§ Problem
Go through the listing below and gather every line with the word "slide".

[Start of Provided records]

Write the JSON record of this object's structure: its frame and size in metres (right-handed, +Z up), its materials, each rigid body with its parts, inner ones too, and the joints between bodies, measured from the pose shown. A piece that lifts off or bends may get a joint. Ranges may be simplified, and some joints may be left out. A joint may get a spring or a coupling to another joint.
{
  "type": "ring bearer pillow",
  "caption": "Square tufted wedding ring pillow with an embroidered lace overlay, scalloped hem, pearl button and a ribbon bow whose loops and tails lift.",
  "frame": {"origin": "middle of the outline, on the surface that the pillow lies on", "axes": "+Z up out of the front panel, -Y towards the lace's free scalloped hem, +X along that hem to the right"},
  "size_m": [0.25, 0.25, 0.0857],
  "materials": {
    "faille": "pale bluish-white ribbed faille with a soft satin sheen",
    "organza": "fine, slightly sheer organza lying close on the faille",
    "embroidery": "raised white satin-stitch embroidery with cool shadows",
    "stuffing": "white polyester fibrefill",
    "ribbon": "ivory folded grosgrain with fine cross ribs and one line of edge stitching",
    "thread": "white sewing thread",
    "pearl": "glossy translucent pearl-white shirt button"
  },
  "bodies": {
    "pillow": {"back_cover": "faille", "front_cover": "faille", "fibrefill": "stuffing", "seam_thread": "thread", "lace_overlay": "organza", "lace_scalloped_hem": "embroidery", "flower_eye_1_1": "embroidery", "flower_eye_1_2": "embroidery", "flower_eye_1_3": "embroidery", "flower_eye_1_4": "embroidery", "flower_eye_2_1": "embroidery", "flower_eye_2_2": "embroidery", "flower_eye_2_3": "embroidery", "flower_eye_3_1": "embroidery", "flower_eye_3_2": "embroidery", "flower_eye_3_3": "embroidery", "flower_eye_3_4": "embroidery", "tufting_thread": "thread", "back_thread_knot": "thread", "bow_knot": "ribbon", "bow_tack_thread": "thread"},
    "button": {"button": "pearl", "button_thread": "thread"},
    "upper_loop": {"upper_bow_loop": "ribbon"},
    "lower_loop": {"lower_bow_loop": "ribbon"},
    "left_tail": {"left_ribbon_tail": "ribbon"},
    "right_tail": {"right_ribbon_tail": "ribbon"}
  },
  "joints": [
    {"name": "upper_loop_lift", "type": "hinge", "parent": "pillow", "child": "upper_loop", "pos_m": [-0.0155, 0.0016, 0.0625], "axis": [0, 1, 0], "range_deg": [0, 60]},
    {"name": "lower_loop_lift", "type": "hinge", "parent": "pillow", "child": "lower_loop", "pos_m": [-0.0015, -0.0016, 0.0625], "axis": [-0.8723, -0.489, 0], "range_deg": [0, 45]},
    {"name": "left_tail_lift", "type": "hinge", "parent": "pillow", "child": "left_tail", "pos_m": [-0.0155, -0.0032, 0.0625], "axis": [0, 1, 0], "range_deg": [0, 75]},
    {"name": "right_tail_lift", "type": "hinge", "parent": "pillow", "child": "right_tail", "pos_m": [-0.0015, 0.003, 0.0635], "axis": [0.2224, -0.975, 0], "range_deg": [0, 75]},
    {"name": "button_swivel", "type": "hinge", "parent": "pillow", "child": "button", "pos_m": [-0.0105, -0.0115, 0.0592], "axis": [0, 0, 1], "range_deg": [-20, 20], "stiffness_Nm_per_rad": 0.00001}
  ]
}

[End of Provided records]
[Start of Provided records]

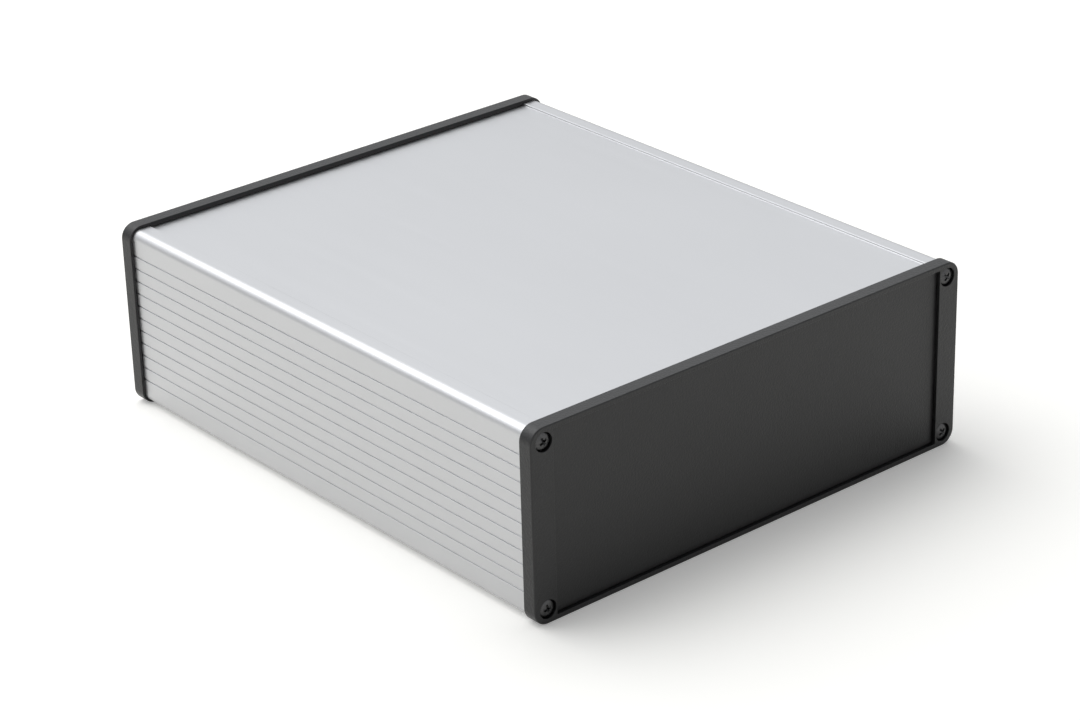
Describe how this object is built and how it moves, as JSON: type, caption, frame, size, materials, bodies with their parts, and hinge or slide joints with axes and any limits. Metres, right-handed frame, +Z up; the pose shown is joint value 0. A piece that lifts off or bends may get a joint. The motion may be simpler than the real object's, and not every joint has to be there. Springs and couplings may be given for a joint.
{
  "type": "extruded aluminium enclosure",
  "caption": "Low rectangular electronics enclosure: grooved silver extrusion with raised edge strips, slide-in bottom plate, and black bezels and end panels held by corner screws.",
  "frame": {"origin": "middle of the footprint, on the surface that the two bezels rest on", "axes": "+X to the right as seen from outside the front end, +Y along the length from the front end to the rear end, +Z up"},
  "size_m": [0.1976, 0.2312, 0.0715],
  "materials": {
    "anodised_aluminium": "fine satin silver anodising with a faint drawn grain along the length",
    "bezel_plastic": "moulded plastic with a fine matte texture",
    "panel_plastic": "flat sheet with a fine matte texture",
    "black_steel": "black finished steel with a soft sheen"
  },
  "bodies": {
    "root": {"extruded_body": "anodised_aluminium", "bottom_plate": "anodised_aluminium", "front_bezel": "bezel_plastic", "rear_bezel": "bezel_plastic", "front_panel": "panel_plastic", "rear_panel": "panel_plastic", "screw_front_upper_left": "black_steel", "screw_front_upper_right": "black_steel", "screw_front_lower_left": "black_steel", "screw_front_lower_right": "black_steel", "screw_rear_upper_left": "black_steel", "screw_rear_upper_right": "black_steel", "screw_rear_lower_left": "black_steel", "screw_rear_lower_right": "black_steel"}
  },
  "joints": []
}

[End of Provided records]

§ Exercise solution
Describe how this object is built and how it moves, as JSON: type, caption, frame, size, materials, bodies with their parts, and hinge or slide joints with axes and any limits. Metres, right-handed frame, +Z up; the pose shown is joint value 0. A piece that lifts off or bends may get a joint. The motion may be simpler than the real object's, and not every joint has to be there. Springs and couplings may be given for a joint.
  "caption": "Low rectangular electronics enclosure: grooved silver extrusion with raised edge strips, slide-in bottom plate, and black bezels and end panels held by corner screws.",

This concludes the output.